* **Some records**:
==*==

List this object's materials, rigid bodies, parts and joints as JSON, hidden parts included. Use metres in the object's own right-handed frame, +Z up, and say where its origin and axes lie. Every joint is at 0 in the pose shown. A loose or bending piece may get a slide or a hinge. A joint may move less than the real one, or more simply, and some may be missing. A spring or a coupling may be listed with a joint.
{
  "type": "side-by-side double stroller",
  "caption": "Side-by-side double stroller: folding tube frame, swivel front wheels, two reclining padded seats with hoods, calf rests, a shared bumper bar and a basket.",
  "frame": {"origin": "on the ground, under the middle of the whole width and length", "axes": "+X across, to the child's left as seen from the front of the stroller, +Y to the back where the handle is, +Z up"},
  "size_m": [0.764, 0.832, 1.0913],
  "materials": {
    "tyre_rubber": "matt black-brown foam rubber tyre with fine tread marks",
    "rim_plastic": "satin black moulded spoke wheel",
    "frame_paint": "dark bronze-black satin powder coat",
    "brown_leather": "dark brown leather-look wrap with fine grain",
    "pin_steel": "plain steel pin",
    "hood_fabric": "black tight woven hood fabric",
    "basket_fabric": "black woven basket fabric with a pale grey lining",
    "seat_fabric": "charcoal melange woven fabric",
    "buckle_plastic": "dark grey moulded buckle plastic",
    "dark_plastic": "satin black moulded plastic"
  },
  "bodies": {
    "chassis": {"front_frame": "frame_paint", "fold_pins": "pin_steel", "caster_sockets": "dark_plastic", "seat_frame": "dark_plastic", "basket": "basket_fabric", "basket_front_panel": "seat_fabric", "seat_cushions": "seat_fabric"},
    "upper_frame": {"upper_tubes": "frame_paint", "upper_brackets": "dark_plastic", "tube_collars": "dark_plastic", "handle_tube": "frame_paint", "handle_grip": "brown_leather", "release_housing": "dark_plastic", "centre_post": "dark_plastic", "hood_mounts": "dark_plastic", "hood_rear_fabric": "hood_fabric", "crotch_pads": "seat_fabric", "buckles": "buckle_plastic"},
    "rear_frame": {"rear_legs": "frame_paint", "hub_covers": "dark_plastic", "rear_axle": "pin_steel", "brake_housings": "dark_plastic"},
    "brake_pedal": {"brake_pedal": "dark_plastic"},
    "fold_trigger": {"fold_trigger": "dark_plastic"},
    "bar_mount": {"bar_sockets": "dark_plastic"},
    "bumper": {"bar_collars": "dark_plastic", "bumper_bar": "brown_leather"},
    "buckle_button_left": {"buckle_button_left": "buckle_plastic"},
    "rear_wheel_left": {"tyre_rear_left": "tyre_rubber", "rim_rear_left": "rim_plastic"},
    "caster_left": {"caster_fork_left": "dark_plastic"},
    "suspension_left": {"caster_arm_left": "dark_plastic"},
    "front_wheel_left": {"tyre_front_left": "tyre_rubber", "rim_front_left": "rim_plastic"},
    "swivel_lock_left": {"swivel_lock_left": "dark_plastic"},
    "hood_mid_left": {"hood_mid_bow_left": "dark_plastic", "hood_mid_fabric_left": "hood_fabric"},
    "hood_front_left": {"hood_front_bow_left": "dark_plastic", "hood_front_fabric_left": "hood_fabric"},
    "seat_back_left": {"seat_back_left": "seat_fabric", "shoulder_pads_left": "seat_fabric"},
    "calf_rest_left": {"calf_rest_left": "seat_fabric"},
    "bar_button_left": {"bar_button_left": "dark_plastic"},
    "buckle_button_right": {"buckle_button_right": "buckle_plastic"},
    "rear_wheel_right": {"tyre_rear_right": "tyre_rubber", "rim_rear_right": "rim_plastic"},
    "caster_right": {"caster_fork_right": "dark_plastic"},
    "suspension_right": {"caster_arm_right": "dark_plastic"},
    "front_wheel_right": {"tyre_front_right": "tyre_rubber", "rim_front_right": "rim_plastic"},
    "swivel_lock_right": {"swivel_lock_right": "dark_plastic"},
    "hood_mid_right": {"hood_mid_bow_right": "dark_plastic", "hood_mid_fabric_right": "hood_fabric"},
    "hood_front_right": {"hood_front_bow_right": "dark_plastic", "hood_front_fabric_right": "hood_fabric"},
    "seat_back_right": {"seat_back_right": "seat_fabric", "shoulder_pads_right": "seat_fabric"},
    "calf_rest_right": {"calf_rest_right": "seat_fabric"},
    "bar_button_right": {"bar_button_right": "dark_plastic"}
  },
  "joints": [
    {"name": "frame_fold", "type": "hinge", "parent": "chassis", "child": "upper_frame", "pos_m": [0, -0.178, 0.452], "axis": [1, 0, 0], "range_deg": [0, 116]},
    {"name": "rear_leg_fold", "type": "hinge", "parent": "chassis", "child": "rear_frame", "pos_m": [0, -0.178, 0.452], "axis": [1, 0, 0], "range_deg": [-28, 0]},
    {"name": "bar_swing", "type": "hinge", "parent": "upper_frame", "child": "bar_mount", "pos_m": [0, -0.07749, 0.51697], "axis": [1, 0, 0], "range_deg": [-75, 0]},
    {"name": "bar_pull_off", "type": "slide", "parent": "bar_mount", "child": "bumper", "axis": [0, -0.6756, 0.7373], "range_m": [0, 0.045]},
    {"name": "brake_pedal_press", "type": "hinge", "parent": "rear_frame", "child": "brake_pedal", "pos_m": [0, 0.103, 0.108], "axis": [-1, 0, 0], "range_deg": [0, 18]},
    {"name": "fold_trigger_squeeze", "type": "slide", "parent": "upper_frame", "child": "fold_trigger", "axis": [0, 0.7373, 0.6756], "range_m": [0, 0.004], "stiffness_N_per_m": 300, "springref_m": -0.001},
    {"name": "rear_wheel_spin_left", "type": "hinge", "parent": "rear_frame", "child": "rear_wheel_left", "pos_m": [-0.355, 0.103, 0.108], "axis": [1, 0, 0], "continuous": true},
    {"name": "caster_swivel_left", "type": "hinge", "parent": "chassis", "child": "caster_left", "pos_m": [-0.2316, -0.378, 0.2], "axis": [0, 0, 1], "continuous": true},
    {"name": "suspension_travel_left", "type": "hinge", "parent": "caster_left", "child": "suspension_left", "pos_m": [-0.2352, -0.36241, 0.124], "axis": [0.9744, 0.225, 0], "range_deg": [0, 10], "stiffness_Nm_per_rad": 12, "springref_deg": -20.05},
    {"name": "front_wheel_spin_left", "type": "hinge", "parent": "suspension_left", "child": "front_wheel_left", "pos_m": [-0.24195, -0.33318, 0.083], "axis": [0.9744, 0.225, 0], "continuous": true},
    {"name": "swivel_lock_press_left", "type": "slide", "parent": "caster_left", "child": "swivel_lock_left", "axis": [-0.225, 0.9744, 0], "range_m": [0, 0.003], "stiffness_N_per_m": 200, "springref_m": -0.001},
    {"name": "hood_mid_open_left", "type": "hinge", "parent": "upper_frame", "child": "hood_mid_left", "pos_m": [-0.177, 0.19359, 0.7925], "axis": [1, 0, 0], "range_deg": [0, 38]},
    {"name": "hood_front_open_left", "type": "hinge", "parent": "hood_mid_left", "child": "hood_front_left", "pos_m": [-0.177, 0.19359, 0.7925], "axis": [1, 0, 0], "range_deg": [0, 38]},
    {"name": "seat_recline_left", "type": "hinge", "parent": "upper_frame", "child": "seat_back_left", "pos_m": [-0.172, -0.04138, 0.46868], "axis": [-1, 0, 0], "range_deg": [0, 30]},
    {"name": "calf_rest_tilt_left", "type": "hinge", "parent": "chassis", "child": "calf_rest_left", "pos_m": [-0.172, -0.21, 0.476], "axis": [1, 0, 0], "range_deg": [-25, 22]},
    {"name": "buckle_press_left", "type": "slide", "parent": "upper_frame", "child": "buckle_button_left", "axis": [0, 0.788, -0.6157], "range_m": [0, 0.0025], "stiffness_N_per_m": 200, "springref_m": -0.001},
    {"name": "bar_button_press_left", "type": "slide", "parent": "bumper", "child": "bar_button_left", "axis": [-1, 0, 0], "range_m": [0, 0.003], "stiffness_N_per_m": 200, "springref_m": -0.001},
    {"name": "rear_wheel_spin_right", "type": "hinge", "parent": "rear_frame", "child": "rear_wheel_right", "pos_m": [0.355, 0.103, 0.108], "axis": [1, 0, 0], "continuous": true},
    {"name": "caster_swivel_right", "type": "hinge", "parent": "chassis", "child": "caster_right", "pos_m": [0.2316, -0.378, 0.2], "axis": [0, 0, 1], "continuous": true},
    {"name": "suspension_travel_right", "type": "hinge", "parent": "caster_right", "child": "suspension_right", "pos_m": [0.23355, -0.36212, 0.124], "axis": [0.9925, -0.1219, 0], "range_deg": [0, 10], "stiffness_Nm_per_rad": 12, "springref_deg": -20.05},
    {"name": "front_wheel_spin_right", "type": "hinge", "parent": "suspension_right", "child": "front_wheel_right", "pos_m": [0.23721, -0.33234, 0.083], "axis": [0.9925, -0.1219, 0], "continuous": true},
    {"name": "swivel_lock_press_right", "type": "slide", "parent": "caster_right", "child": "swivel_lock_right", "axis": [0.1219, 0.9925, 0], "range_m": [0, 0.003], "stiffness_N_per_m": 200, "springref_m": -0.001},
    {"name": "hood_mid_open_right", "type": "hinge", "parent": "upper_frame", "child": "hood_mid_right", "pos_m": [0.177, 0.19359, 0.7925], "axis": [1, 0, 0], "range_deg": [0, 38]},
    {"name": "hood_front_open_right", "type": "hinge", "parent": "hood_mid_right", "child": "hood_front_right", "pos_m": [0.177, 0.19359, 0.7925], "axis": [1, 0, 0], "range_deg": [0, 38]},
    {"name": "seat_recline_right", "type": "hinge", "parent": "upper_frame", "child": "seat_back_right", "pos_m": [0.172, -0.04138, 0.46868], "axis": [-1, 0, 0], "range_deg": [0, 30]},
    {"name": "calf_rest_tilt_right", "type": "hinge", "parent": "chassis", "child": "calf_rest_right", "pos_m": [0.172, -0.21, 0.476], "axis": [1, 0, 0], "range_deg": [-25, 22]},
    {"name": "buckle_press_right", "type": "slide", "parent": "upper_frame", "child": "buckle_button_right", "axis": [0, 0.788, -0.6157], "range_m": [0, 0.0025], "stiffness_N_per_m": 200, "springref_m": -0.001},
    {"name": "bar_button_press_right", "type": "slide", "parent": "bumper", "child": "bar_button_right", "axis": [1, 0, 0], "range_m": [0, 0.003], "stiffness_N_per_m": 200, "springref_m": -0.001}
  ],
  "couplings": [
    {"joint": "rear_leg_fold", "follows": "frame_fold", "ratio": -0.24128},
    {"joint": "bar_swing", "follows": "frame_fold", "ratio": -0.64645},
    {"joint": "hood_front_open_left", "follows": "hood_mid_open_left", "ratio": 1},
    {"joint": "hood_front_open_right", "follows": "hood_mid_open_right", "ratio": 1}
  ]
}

==*==

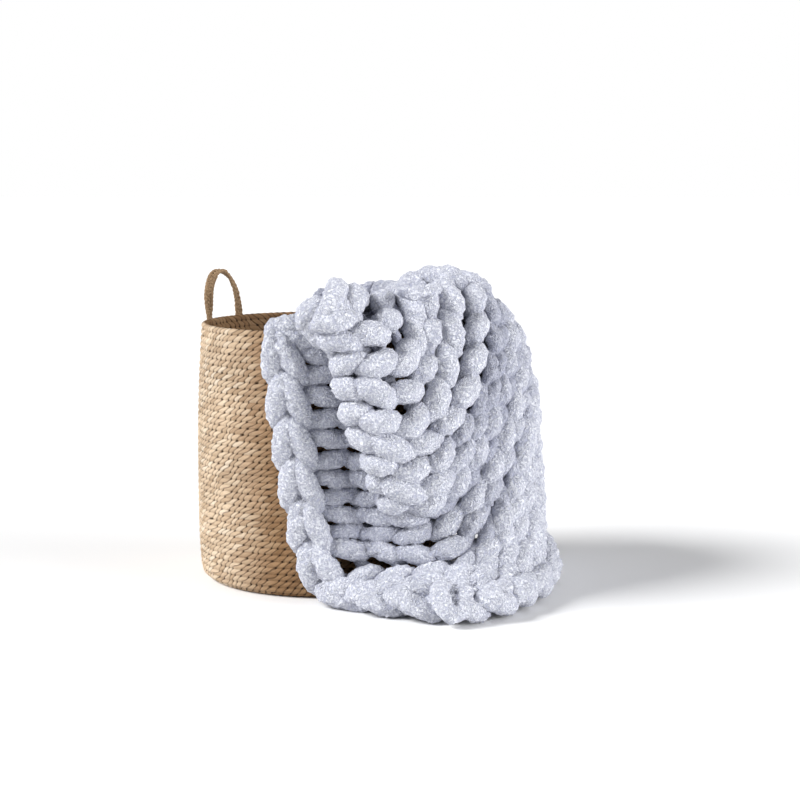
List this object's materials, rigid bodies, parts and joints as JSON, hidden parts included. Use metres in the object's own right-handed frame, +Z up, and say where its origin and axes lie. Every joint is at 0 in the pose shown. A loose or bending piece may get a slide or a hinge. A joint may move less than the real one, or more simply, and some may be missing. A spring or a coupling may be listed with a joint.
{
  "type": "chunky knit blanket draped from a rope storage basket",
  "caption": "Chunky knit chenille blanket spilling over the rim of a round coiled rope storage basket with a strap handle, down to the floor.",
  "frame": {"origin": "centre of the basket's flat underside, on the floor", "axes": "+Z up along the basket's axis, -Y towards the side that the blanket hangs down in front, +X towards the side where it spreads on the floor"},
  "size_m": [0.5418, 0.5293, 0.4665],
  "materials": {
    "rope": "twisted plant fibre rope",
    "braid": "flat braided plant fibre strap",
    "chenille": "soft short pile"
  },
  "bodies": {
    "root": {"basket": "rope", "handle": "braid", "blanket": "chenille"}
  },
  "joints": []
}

==*==

Scan the records above, count the lines with "where" in them, and give only the number.

* **WRITTEN SOLUTION**: 4